[Items from a dataset]
──────────────────────────────

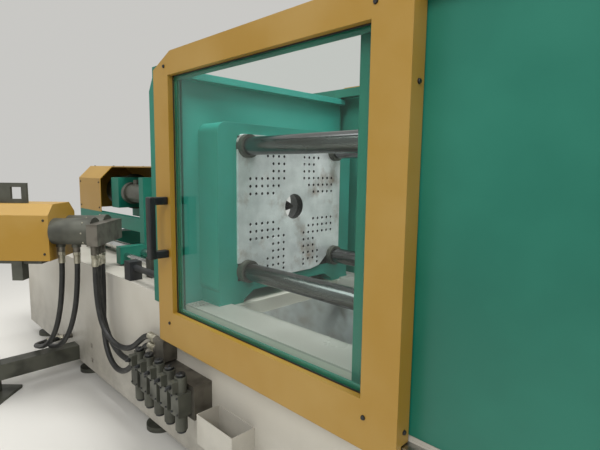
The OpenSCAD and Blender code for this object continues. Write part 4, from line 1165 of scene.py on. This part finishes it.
@dataclass(frozen=True)
class Fastener:
    """A kind of screw or bolt.

    Attributes:
        finish: What it is made of.
        head_diameter: Diameter of its head in metres.
        head_height: Height of its head in metres.
        sides: 6 for a hexagon and 12 for a round head.
        washer_share: Diameter of its washer as a share of the head's.
    """

    finish: Finish
    head_diameter: float
    head_height: float
    sides: int = 12
    washer_share: float = 1.0

    def spread_out(self, name: str, spots: Sequence[Spot], body: str) -> bpy.types.Object:
        """Set the fastener at each spot.

        Args:
            name: Name of the piece.
            spots: Pairs of a place and the direction that it faces.
            body: The body that they ride on.

        Returns:
            The piece.
        """
        data = bpy.data.meshes.new(name)
        data.from_pydata([place for place, _ in spots], [], [])
        facing = data.attributes.new("facing", "FLOAT_VECTOR", "POINT")
        for value, (_, direction) in zip(facing.data, spots):
            value.vector = direction
        tree = bpy.data.node_groups.get("Fasteners") or fastener_tree()
        return bake_tree(name, data, tree, self.finish, body, vars(self))


# Pan head screws of black nylon hold the doors, covers and hoods, and cap screws and bolts the rest.
DOOR_SCREW = Fastener(NYLON, 0.013, 0.005, washer_share=1.15)
HOOD_SCREW = Fastener(NYLON, 0.013, 0.004, washer_share=1.1)
COVER_SCREW = Fastener(NYLON, 0.012, 0.004, washer_share=1.3)
PANEL_SCREW = Fastener(ZINC, 0.012, 0.005, washer_share=1.3)
NUT_SCREW = Fastener(ZINC, 0.010, 0.003, sides=6, washer_share=1.3)
VALVE_SCREW = Fastener(SOOT, 0.009, 0.006)
FLANGE_BOLT = Fastener(ZINC, 0.030, 0.018)
MOTOR_BOLT = Fastener(ZINC, 0.018, 0.011)
CYLINDER_BOLT = Fastener(ZINC, 0.016, 0.010)
BARREL_BOLT = Fastener(SOOT, 0.013, 0.008, sides=6)
GLAND_BOLT = Fastener(ZINC, 0.010, 0.008, sides=6)


# Sub-assemblies


@dataclass
class Studio:
    """Camera, lamps and the pale floor.

    Attributes:
        eye: Place of the camera in metres.
        right: Direction to the right of the picture.
        up: Direction to the top of the picture.
        back: Direction from the machine to the camera.
        lens_mm: Focal length for a sensor 36 mm wide.
        glow: Brightness of the surroundings as they are seen, also in metal and glass.
        level: Brightness of the light that they give.
        floor_z: Height of the floor.
        reach: Half the width of the floor.
    """

    eye: Point = (1.613, -1.581, 0.184)
    right: Point = (0.7078, 0.7063, 0.0120)
    up: Point = (-0.0949, 0.0782, 0.9924)
    back: Point = (0.7000, -0.7036, 0.1224)
    lens_mm: float = 27.0
    glow: float = GLOW
    level: float = 0.42
    floor_z: float = -1.25
    reach: float = 30.0

    def build(self) -> None:
        """Make the camera, the lamps, the world and the floor."""
        self.camera()
        self.lamp("Key", (4.2, -6.5, 5.2), (0.3, -0.3, -0.1), size=3.6, power=330.0)
        self.lamp("Fill", (-4.5, -4.5, 6.5), (-0.6, 0.0, -0.3), size=4.5, power=170.0)
        self.lamp("Back", (-2.0, 6.5, 4.5), (0.3, 0.0, 0.0), size=4.0, power=240.0)
        self.lamp("Top", (1.1, 0.1, 4.6), (0.0, 0.0, 0.0), size=2.4, power=270.0)
        self.world()
        self.floor()

    def camera(self) -> None:
        """Stand the camera where the photograph was taken."""
        data = bpy.data.cameras.new("Camera")
        data.lens = self.lens_mm
        data.sensor_width = 36.0
        data.clip_start = 0.05
        data.clip_end = 200.0
        camera = bpy.data.objects.new("Camera", data)
        turn = Matrix((self.right, self.up, self.back)).transposed()
        camera.matrix_world = Matrix.Translation(self.eye) @ turn.to_quaternion().to_matrix().to_4x4()
        bpy.context.scene.collection.objects.link(camera)
        bpy.context.scene.camera = camera

    def lamp(self, name: str, at: Point, towards: Point, size: float, power: float) -> None:
        """Hang a soft square lamp.

        Args:
            name: Name of the lamp.
            at: Its place in metres.
            towards: What it looks at.
            size: Its width in metres.
            power: Its power in watts.
        """
        data = bpy.data.lights.new(name, "AREA")
        data.size = size
        data.energy = power
        lamp = bpy.data.objects.new(name, data)
        lamp.location = at
        lamp.rotation_mode = "QUATERNION"
        lamp.rotation_quaternion = (Vector(towards) - Vector(at)).to_track_quat("-Z", "Y")
        bpy.context.scene.collection.objects.link(lamp)

    def world(self) -> None:
        """Make the surroundings pale, and light the machine at a plain level."""
        world = bpy.data.worlds.new("Studio")
        world.use_nodes = True
        tree = world.node_tree
        tree.nodes.clear()
        rays = add(tree, "ShaderNodeLightPath").outputs
        seen = rays["Is Camera Ray"]
        for kind in ("Is Glossy Ray", "Is Transmission Ray"):
            seen = add(tree, "ShaderNodeMath", {0: seen, 1: rays[kind]}, operation="MAXIMUM")
        level = add(tree, "ShaderNodeMapRange", {"Value": seen, "To Min": self.level, "To Max": self.glow})
        sky = add(tree, "ShaderNodeBackground", {"Color": Tone.SURROUNDINGS, "Strength": level})
        add(tree, "ShaderNodeOutputWorld", {"Surface": sky})
        bpy.context.scene.world = world

    def floor(self) -> None:
        """Lay the pale floor."""
        data = bpy.data.meshes.new("Floor")
        square = ((-1, -1), (1, -1), (1, 1), (-1, 1))
        corners = [(x * self.reach, y * self.reach, self.floor_z) for x, y in square]
        data.from_pydata(corners, [], [(0, 1, 2, 3)])
        floor = bpy.data.objects.new("Floor", data)
        bpy.context.scene.collection.objects.link(floor)
        data.materials.append(FLOOR.make())


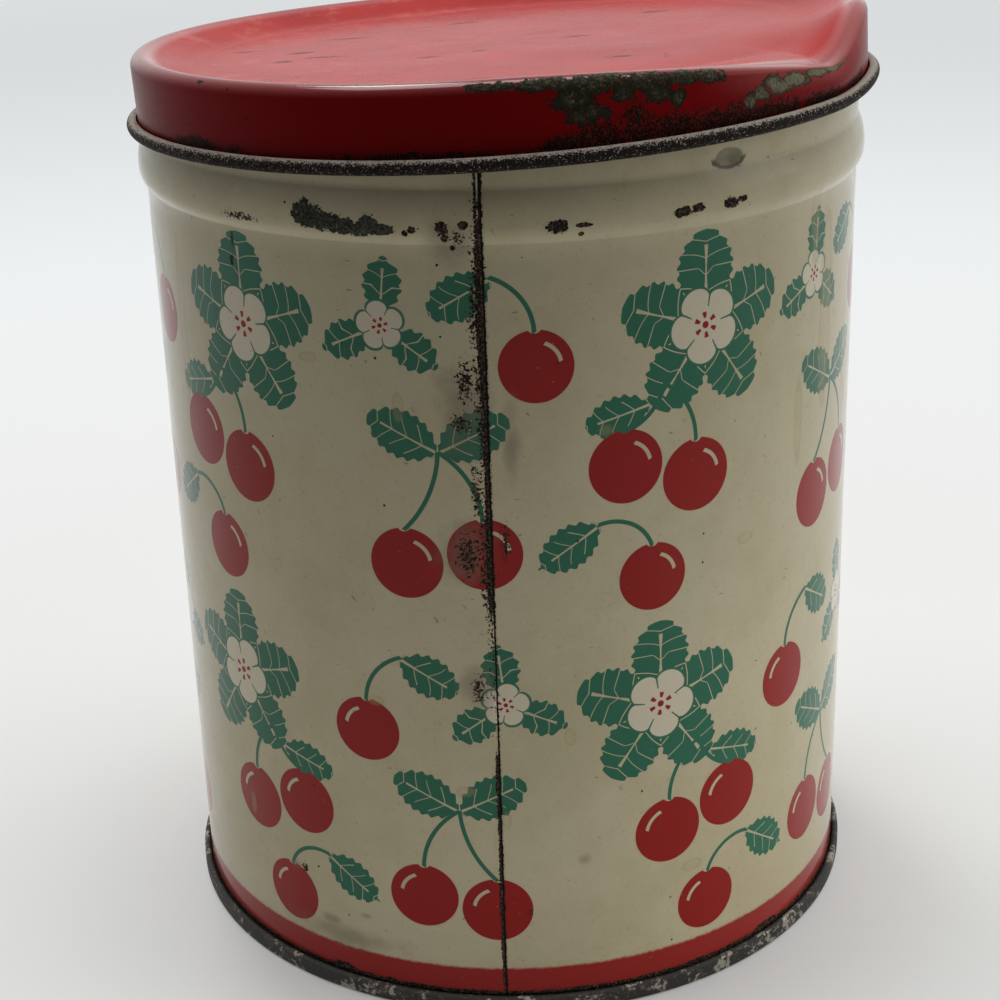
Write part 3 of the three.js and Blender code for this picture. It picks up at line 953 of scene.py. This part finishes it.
SKIRT_RUST = (
    (on_lid(8.0), 11.2, 5.0, 1.8), (on_lid(13.5), 11.2, 5.5, 4.2), (on_lid(18.5), 11.2, 4.5, 6.0),
    (on_lid(24.0), 11.2, 6.0, 4.6), (on_lid(32.0), 11.2, 8.0, 3.8), (on_lid(41.0), 11.2, 9.0, 3.6),
    (on_lid(52.0), 11.2, 9.0, 3.4), (on_lid(64.0), 11.2, 9.0, 2.6), (on_lid(-12.0), 12.0, 16.0, 1.2),
    (on_lid(-48.0), 11.6, 12.0, 1.6), (on_lid(-140.0), 11.4, 12.0, 3.0),
    (on_lid(110.0), 11.6, 30.0, 2.4),
)
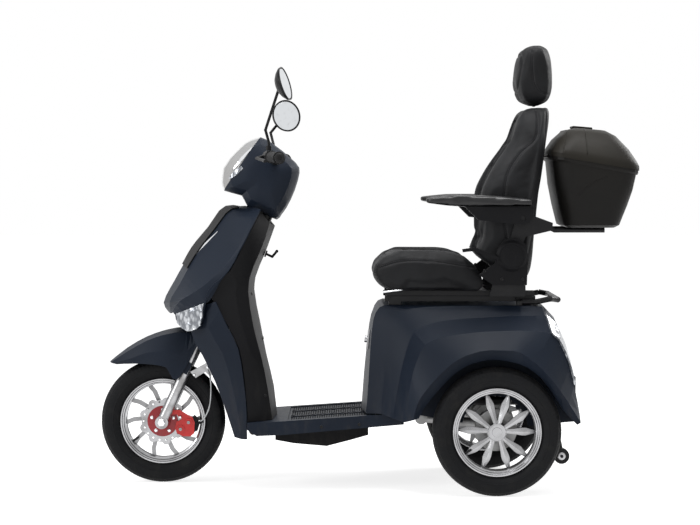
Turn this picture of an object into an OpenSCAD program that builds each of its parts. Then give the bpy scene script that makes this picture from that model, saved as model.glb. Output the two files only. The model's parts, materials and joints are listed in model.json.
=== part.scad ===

──────────────────────────────

▶ **REQUIRED WORK**: Quote exactly the first line of the data and every line after it through the one holding "body: The body that they ride on.".

▶ **EXERCISE RESULT**:
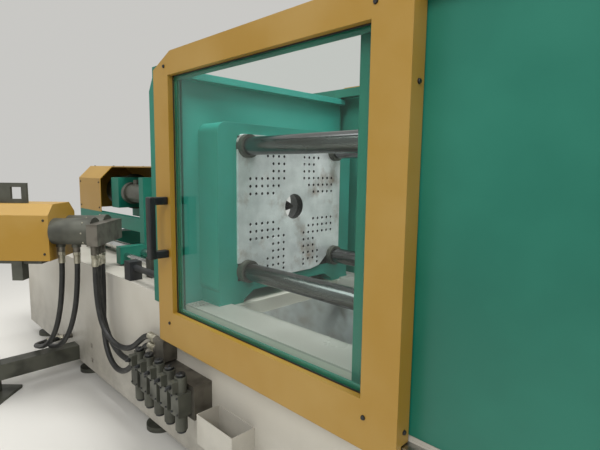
The OpenSCAD and Blender code for this object continues. Write part 4, from line 1165 of scene.py on. This part finishes it.
@dataclass(frozen=True)
class Fastener:
    """A kind of screw or bolt.

    Attributes:
        finish: What it is made of.
        head_diameter: Diameter of its head in metres.
        head_height: Height of its head in metres.
        sides: 6 for a hexagon and 12 for a round head.
        washer_share: Diameter of its washer as a share of the head's.
    """

    finish: Finish
    head_diameter: float
    head_height: float
    sides: int = 12
    washer_share: float = 1.0

    def spread_out(self, name: str, spots: Sequence[Spot], body: str) -> bpy.types.Object:
        """Set the fastener at each spot.

        Args:
            name: Name of the piece.
            spots: Pairs of a place and the direction that it faces.
            body: The body that they ride on.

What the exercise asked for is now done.